4. Now for the one that floored me (this NP Ranger was spectacular!): He explained that Abraham Lincoln, at the last minute, decided not to attend the flag-raising ceremony at Ft. Sumter just weeks after the end of the Civil War. He politely declined because he had tickets to Ford’s Theater that would “prevent his travel at this time”. Think about that for a while!

When we returned from Ft. Sumter we then walked, again, through the old streets that we walked the night before. We went inside the church that George Washington attended during a visit in 1791. Touching the square pew where Washington sat (again!) is just plain cool. He visited Charleston from May 2 through 7th, 1791. His popularity as our first President is very apparent wherever he visited. On his way out of town that day in May, many of the townspeople rode their horses to the city limits, a street aptly named Boundary Street. We walked to this street and back again on another just spectacular street bordered with beautiful old homes. Just like our first President that day, “our” next destination is Savannah, Georgia.

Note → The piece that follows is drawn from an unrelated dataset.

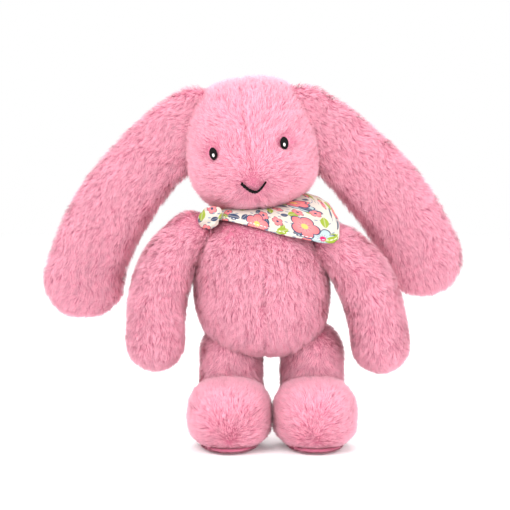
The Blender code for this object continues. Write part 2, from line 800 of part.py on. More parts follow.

Charleston is everything I had imagined it to be. It’s beautiful harbor, old houses and buildings, fountains, the whole place dripping with history just as much as the more publicized Boston and other northern cities. As we were on our walks we made the remark that it appears that they clean the entire area just as Disney does at their parks. Everything was spotless, which was easily noticeable. Not bad for a quick 2 day adventure. Bye Charleston . . . On to Savannah!